Pour I. Joseph, l’espace public c’est l’espace du « passant considérable » qui a repris les règles du jeu et se résume par l’espace du « respect des autres » voire la « conscience de l’autre ».

‘« Etre exposé ou observé, c’est prendre de poses : une pose c’est une forme d’attention coopérative par laquelle je reconnais que je suis observable pour autrui et pas seulement par autrui. »123

C’est à la fois un espace de sensibilité à la présence de l’autre et à la rencontre avec l’autre, et un espace destiné à une pluralité d’usages et de perspectives qui nécessitent de nouvelles compétences de l’homme en public ou du public.

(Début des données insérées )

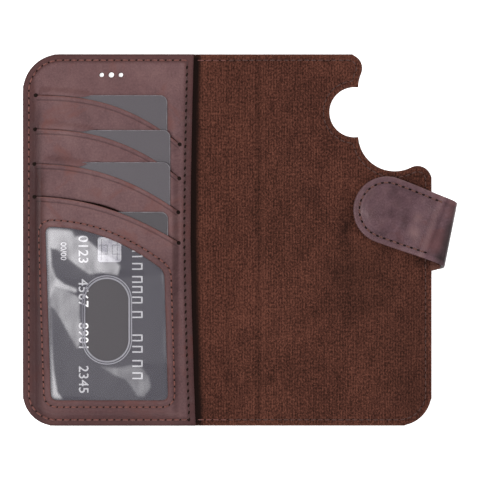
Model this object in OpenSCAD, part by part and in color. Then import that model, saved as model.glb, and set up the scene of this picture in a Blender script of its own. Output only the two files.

‘« A partir de là, on considérera l’espace public comme un espace sensible, dans lequel évoluent des corps, visibles ou perceptibles, et comme un espace de compétences, c’est-à-dire de savoir détenus par des techniciens et des professionnels, mais aussi par des usagers ordinaires. »124

Enfin et comme Sennet, c’est l’espace des frontières, c’est l’espace de tout le monde, c’est l’espace de la tolérance et du brassage social.

‘« Un espace public est laïc dès lors qu’il tolère des usages distraits ou « absorbés », qu’il accepte que certains y dissimulent ce qu’ils font et où ils vont, alors que d’autres s’écartent du flot des passants pour bavarder ».125

L.Quéré continue toujours dans la même logique, et explique l’espace public par le fait de « l’observabilité ». Il se définit ainsi par son « public » qui dévoilent mutuellement leurs identités, leurs pratiques, leurs relations, voire leur références, tout ayant toujours conscience de l’autre, de sa présence, de son apparence et de la leur.

‘« Car en un sens plus fondamental, l’espace public est aussi le domaine où les êtres accèdent à leur individualité par un devenir-mutuellement-manifeste. Rendre observable ce n’est donc pas simplement dévoiler une réalité ou une entité préalablement déterminées, les faire venir à jour, mais les munir de leur individualité et de leur socialité dans un espace public et en fonction d’un espace public. L’apparaître médiatise ainsi l’individuation et la sociation des objets, des personnes, des actions ou des événements. Ce qui donne un statut constitutif à l’observabilité. »126

Ainsi, la lecture sociologique continue aujourd’hui à construire cette « conscience de l’autre » qui synthétise à mon avis une deuxième vision de l’espace public, une vision pleine d’enjeux et de complexité.

Notes
118.

SENNET R., « The fall of the public man », publié en 1974, aux Etats-Unis et traduit en français en 1979 par les éditions du Seuils sous le titre : Les tyrannies de l’intimité )

119.

TOMAS F., « L’espace public, un concept moribond ou en expansion ? » in Géocarrefour, vol 76, 2001.

120.

CHELKOFF G., « Le public et son espace : Comment s’entendent-ils ? », in Espaces et sociétés, N°62-63, « espace public et complexité sociale », Paris, 1991,p.185.

121.

SENNET R., « La conscience de l’œil », in ISAAC Joseph, « L’espace du public, les compétences du citadin » : (Actes du colloque d’Arc-et Senans du 8 au 10 novembre 1990, Paris, ) Ed. Plan Urbain, collection recherches, 1991,p.32.

122.

SENNET R., « La conscience de l’œil », in ISAAC Joseph, op.cit., 1991,p.34.

123.

ISAAC J., « L’espace du public, les compétences du citadin » : (Actes du colloque d’Arc-et Senans du 8 au 10 novembre 1990, Paris, ) Ed. Plan Urbain, collection recherches, 1991, P.30.

124.

ISAAC J., op.cit., 1991, P.28.

125.

ISAAC J., op.cit., 1991, P.29.

126.

QUERE L., « Qu’est-ce qu’un observable ? », in ISAAC Joseph, op.cit., 1991, P.40.